Stanford, US: Scientists at Stanford University are using satellite data to effectively monitor aquifer levels in agricultural regions. They claim that it is a cheaper and more effective way as they get millimetre level precision of Earth’s surface through those data.
In agricultural regions, groundwater regulators have to monitor aquifer levels carefully to avoid drought.
“Groundwater regulators are working with very little data and they are trying to manage these huge water systems based on that,” said Jessica Reeves, a geophysics doctoral student. But now, Reeves has shown how to get more data into the hands of regulators, with satellite-based studies of the ground above an aquifer.
As the amount of water in an aquifer goes up and down, specialised satellites can detect the movements of the land above the water system and hydrologists can use that information to infer how much water lies below.
Previously, accurate elevation data could only be acquired on barren lands such as deserts. Plants – especially growing crops, whose heights change almost daily – create “noise” in data collected over time, reducing their quality. Reeves led a team of scientists to find a way around this “growing” problem.

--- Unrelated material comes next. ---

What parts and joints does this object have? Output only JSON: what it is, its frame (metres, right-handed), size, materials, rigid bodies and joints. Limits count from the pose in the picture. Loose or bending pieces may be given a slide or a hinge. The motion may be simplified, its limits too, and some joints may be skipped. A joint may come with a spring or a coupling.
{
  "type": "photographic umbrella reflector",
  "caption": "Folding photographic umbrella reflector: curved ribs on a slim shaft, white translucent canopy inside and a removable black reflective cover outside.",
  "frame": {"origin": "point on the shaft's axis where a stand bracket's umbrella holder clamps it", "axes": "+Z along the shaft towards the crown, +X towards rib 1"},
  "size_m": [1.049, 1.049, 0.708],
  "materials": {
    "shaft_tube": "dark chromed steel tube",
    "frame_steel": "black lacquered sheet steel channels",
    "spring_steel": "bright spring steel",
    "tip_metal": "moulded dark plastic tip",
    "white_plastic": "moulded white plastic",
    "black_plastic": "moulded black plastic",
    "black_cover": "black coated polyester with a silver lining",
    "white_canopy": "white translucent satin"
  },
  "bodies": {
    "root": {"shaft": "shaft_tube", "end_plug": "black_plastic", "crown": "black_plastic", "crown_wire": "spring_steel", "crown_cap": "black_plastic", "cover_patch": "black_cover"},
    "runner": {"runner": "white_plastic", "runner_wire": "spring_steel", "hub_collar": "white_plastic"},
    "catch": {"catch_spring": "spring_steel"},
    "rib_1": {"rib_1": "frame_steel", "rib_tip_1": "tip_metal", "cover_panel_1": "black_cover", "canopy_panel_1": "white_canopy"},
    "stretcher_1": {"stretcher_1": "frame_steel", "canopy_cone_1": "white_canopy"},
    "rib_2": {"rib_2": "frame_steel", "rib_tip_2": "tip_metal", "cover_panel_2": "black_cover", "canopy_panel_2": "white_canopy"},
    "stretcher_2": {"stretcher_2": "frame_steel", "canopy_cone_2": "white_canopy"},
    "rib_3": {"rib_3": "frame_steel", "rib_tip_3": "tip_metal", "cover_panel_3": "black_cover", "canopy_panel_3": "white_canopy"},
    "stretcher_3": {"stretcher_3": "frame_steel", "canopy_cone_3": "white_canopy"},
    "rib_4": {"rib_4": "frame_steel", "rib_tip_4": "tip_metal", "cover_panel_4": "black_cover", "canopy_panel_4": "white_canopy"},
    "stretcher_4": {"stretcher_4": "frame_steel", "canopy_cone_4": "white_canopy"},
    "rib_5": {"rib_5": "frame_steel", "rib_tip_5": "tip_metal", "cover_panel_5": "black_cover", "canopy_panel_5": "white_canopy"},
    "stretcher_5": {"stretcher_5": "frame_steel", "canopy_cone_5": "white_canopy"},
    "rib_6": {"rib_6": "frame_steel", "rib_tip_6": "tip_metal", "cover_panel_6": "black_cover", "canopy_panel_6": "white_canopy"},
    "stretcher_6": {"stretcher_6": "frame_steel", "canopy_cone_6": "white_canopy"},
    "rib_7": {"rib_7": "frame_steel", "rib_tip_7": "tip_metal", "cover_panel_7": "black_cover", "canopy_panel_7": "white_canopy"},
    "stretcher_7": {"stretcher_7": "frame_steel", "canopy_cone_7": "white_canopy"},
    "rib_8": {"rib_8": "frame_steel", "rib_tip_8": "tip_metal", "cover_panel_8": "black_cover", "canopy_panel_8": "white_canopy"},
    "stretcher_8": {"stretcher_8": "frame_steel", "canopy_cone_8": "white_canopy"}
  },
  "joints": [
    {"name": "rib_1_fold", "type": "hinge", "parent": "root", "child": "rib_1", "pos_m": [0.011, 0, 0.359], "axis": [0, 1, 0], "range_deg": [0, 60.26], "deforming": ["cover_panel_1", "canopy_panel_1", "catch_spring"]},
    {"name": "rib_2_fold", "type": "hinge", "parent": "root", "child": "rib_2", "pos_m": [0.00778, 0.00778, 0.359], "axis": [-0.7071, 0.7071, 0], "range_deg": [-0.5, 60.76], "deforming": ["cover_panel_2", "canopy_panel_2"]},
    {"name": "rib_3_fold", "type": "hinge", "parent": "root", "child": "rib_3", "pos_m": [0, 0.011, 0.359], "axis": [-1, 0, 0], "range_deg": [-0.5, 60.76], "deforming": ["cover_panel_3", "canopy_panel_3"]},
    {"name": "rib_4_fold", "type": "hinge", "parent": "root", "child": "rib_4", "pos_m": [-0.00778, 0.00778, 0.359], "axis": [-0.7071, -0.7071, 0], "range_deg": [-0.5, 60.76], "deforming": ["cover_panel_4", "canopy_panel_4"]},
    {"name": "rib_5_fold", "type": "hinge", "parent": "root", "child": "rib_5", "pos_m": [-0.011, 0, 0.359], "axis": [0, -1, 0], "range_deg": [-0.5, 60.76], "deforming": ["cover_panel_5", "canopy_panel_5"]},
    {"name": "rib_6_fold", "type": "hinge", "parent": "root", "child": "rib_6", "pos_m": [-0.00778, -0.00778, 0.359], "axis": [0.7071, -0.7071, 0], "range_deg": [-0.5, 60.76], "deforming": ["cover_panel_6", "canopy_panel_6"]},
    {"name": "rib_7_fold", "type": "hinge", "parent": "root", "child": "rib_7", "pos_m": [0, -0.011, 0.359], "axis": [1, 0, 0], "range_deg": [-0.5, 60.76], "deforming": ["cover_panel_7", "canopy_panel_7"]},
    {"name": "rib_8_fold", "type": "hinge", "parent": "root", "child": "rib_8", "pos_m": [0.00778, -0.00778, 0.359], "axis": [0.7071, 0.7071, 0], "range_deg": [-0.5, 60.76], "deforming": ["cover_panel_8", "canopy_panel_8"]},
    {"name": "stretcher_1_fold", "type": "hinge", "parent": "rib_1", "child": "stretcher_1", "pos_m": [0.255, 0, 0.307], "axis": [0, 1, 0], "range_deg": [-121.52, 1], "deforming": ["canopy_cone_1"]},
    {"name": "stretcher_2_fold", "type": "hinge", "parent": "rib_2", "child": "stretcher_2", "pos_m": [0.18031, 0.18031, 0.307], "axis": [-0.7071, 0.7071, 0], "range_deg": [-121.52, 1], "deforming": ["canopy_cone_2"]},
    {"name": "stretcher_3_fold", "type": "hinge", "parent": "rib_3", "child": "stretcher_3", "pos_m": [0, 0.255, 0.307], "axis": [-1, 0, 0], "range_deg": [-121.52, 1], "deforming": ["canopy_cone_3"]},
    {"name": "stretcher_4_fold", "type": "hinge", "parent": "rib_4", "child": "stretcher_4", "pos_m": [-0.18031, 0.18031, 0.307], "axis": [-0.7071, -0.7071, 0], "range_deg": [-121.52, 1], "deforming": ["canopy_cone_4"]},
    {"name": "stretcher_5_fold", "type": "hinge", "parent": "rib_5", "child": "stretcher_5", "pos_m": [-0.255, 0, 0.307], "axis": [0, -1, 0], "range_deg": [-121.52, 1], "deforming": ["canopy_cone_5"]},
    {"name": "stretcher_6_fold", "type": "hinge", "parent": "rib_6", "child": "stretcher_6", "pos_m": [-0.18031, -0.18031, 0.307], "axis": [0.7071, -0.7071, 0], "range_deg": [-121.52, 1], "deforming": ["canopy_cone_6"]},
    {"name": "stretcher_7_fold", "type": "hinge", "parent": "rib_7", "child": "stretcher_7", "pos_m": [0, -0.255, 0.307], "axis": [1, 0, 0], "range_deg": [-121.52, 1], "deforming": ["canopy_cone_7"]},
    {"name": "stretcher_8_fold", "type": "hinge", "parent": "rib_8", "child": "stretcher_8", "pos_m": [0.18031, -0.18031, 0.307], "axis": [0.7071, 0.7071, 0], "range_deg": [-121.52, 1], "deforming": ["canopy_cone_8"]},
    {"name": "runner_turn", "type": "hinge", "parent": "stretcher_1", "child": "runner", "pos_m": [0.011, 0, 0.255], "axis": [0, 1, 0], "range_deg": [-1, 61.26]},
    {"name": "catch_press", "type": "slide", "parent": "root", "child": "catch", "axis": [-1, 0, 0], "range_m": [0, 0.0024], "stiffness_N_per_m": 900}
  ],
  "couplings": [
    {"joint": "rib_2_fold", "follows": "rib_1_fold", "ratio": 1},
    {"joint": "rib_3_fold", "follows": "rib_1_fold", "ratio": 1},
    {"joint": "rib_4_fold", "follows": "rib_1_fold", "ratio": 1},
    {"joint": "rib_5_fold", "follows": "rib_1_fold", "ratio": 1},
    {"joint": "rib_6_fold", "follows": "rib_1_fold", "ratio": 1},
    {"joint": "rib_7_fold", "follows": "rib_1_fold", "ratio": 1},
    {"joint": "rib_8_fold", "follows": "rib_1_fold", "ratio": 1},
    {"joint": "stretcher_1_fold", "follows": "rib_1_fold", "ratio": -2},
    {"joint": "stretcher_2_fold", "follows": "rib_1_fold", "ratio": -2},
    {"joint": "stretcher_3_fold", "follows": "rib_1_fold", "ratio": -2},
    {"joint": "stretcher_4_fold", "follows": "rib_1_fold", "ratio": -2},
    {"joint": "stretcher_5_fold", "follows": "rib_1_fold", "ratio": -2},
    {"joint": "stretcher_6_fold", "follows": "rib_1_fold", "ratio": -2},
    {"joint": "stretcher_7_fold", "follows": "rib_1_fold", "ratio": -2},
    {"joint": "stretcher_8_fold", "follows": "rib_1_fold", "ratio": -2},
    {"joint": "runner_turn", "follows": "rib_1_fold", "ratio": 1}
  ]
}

The study began as a collaboration between Reeves’ faculty advisers, Rosemary Knight, a geophysicist, and Howard Zebker, a geophysicist and electrical engineer who uses satellite-based remote sensing techniques to study the Earth’s surface.

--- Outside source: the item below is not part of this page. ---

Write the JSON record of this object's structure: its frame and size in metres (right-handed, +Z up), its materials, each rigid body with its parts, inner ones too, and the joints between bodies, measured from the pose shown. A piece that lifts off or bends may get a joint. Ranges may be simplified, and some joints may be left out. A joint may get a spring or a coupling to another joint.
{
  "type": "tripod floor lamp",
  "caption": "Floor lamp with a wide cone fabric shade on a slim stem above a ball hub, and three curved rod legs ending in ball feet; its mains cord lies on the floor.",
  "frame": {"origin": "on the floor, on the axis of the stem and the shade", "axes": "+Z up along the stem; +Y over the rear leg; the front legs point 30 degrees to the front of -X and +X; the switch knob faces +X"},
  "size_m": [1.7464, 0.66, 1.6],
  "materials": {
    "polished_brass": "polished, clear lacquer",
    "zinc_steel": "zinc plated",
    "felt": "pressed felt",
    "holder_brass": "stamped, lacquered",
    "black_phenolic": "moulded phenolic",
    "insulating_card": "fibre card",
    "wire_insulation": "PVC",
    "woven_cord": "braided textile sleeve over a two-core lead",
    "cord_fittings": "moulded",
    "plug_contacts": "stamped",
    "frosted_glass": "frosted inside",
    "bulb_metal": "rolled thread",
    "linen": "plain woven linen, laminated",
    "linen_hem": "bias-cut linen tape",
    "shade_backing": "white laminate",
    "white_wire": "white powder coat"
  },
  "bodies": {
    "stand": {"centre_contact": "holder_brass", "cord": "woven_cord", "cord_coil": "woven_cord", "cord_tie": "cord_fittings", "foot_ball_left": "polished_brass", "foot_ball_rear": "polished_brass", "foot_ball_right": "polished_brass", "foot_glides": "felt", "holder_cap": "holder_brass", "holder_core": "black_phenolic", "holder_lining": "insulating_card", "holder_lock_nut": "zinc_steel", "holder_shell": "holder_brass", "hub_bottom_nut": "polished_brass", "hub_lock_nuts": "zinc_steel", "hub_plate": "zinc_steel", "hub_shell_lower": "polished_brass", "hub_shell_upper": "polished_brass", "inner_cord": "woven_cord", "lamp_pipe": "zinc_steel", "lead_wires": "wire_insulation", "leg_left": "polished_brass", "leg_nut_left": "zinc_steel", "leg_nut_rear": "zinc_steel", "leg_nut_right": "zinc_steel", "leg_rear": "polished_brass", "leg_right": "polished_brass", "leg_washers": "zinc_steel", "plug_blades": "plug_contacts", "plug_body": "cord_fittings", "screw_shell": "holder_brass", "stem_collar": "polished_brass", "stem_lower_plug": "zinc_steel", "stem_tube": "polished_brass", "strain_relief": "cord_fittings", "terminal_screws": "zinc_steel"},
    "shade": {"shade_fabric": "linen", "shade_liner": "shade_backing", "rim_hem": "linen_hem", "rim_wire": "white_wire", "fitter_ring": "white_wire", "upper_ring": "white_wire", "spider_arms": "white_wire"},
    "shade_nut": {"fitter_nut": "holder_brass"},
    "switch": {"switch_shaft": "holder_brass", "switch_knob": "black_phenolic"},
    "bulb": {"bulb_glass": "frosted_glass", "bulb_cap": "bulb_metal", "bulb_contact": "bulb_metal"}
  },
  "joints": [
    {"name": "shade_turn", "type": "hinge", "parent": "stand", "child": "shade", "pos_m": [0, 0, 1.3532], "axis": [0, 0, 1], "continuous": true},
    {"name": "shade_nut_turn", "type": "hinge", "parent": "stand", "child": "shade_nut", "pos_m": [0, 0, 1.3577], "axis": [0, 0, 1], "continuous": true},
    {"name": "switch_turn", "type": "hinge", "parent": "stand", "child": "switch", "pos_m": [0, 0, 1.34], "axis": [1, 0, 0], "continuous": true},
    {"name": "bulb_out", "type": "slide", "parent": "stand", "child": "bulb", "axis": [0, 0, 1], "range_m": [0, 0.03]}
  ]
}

Reeves analysed a decade’s worth of surface elevation data collected by satellites over the San Luis Valley in Colorado. As part of her analysis, Reeves produced maps of satellite measurements in the valley and saw a regular pattern of brightly collared high-quality data in a sea of dark, low-quality data. After overlaying the maps with a Google Earth image of the farmland, the team realised that the points of high-quality data were in the dry, plant-free gaps between circles of lush crops on the farms.
In the San Luis Valley, the majority of irrigation is done by centre-pivot irrigation systems. Like a hand on a clock, a line of sprinklers powered by a motor moves around, producing the familiar circles seen by airline passengers. The circles don’t overlap, leaving small patches of arid ground that don’t receive any water and so don’t have any plants growing on them.
Reeves confirmed that these unvegetated data points were trustworthy by comparing the satellite data to data collected from wells in the area – exactly the kind of proof that would be important to hydrologists studying aquifers.
The satellites use interferometric synthetic aperture radar, known as InSAR.
Hydrologists and regulatory bodies looking for more data to better understand their groundwater system could one day set policies requiring farmers to leave a patch of land clear for InSAR data collection. Furthermore, the technique could be used in agricultural regions anywhere in the world, even those that lack modern infrastructure such as wells.